Its head-turning combination of ambition and freedom soon saw the game ported from its PC-88 home to just about every major computer brand Japan had for sale that decade, each new version of the game carefully adapted to fit its new home.
The Evolution of Hydlide Across Different Platforms
Some of it’s obvious. On every format this is a real-time RPG where Jim runs straight into enemies to attack them, and recovers his health by taking a quick break in the sunlight. The overworld layout stays the same, as does the overall goal. But some of Hydlide’s most important details are more subtle.
There are plenty of other details that seemed essential, but somehow the game is no less “Hydlide” if a port altered or even outright removed them. Like the game’s intro, explaining exactly why Jim “TRIED TO ATTACK THE MONSTER TO REESTABLISH THE KINGDOM.” The MSX version simply doesn’t bother with it, and the game doesn’t exactly suffer for its absence. It turns out the adventure itself really is enough.
So, that’s Hydlide then? Nothing more than a mixture of a few things it should and shouldn’t have with a few optional extras thrown in, like a recipe list? Yes but…no, not quite.
It was only after spending some time with the Sharp X1 version of the game that I realised what really mattered. Although this particular port appeared around the same time as all the others (1985), it took advantage of the hardware’s unique ability to give programmers quick access to all the RAM, all the time to produce something truly spectacular. I’m still Jim and I’m still off to restore peace to the land through physical violence, but here the game’s right-angled rivers have been replaced by more organic edges, and the rigid screen-by-screen exploration has been ditched in favour of a smooth free scrolling system. This is without a doubt the most advanced version of the game the ’80s ever had.
But it isn’t Hydlide. The magic’s gone.
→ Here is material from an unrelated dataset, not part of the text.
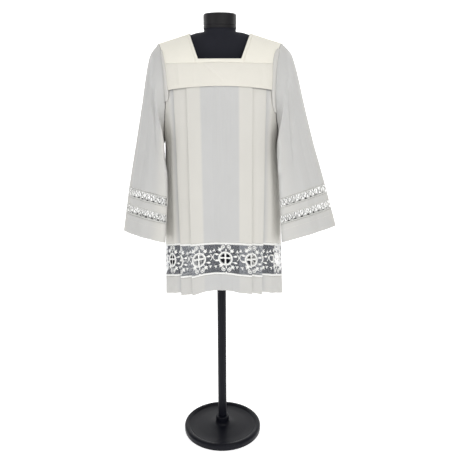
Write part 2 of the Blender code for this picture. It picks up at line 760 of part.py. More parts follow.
# ---------------------------------------------------------------- build
def build_body(collection, cloth, lace):
    for face, word in ((-1, "front"), (1, "back")):
        name = "yoke_" + word
        thicken(add_object(name, grid_mesh(name, yoke_band(face)), cloth, collection), WALL)
        name = word + "_panel"
        mesh = grid_mesh(name, pleated_rows(PANEL_ROWS, face))
        thicken(add_object(name, mesh, cloth, collection), WALL)
        name = "lace_" + word
        thicken(add_object(name, hem_lace(name, face), lace, collection), WALL)
        name = "hem_" + word
        mesh = grid_mesh(name, pleated_rows(HEM_ROWS, face))
        thicken(add_object(name, mesh, cloth, collection), WALL)
    for side, word in ((-1, "left"), (1, "right")):
        name = "shoulder_" + word
        mesh = grid_mesh(name, shoulder_piece(side))
        thicken(add_object(name, mesh, cloth, collection), WALL)
    name = "neck_facing"
    thicken(add_object(name, grid_mesh(name, neck_facing(), wrap=True), cloth, collection),
            FACING_WALL)


def build_sleeve(side, word, collection, cloth, lace):
    name = "sleeve_%s_upper" % word
    mesh = grid_mesh(name, upper_sleeve(side), wrap=True)
    thicken(add_object(name, mesh, cloth, collection), WALL)
    for row in SLEEVE_BANDS:
        band = dict(zip(BAND_COLUMNS, row))
        if band["name"].startswith("lace"):
            for back in (False, True):
                name = "sleeve_%s_%s_%s" % (word, band["name"], "back" if back else "front")
                mesh = ladder_lace(name, side, band, back)
                thicken(add_object(name, mesh, lace, collection), WALL)
        else:
            name = "sleeve_%s_%s" % (word, band["name"])
            last = band["end"] if band["end"] == CUFF_LENGTH else band["end"] - HALF_SEAM
            rows = [band_row(band["start"] + HALF_SEAM), band_row(last)]
            mesh = grid_mesh(name, sleeve_rings(side, rows, SLEEVE_COLUMNS), wrap=True)
            thicken(add_object(name, mesh, cloth, collection), WALL)


def build_form(collection, jersey, cap, metal):
    add_object("form_torso", torso_mesh("form_torso"), jersey, collection)
    turned("form_neck_cap", cap_profile(), 28, cap, collection)
    turned("form_pole", pole_profile(), 20, metal, collection)
    turned("form_base", base_profile(), 40, metal, collection)


def main():
    clear_scene()
    collection = bpy.data.collections.new("surplice_on_dress_form")
    bpy.context.scene.collection.children.link(collection)
    materials = {name: make_material(name) for name in COLOURS}
    cloth = materials["ivory_cloth"]
    lace = materials["white_lace"]
    build_body(collection, cloth, lace)
    build_sleeve(-1, "left", collection, cloth, lace)
    build_sleeve(1, "right", collection, cloth, lace)
    build_form(collection, materials["black_jersey"], materials["black_cap"],
               materials["black_metal"])


main()
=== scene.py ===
"""Looks of a square-necked surplice with lace bands, hanging on a limbless dress form.

Every cloth piece is a thin shell on the form of its solid.  A piece is drawn flat first,
with u across the cloth and v down it, and is then laid on its surface, so that weave,
lace and stitches follow the cloth round each fold.

Metres, +Z up, front towards -Y, origin at the centre of the base's underside.
"""
import math

import bmesh
import bpy
import numpy as np
from mathutils import Matrix, Vector


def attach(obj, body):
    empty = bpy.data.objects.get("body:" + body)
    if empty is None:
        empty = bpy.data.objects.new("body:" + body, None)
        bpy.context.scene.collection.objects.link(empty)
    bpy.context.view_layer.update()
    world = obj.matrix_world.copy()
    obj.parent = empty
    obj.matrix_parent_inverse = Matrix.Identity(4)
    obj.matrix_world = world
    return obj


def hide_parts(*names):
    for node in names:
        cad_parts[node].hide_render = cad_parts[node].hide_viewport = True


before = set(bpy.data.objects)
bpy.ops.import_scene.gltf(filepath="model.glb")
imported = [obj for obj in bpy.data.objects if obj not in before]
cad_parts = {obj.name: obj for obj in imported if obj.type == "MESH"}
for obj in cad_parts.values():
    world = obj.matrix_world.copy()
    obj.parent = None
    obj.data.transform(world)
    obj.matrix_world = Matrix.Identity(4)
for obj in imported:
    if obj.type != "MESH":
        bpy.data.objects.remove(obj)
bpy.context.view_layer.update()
BODY = "root"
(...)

Enemies here blandly mingle with other types instead of being cleanly separated by the unbreakable edge of the screen, draining areas of both the safety that comes from knowing when I’m standing in a field of weak monsters and the sudden shock of blundering my way into a screen filled with something new.
The detail that’s been gained can’t match the clarity of what’s been lost. Hydlide is supposed to have rules. Order that keeps the chaos confined within each screen, every new view showing me no more or less than everything I’m supposed to see. Everywhere else it played like a high-speed string of tabletop encounters, a connected sequence of tactical maps covered with a limited range of terrain type squares and a smattering of monsters. On the Sharp X1, it was just an endless field with some random enemies in it, the gaming equivalent of being able to freely look around a movie set instead of seeing all of the action through the director’s lens.
At least T&E Soft only made that mistake once. The 2001 Windows remake of Hydlide upgraded the graphics once more, but returned to the familiar flip-screen wandering and striking and the unnatural right-angled corners of old. It could have easily expanded the story, introduced new mechanics, and given Jim an equipment screen or reams of new dialogue—nobody would have been surprised if a remake of a decades-old game tried to reinvent itself.
Instead it wanted to be something better—it wanted to be Hydlide.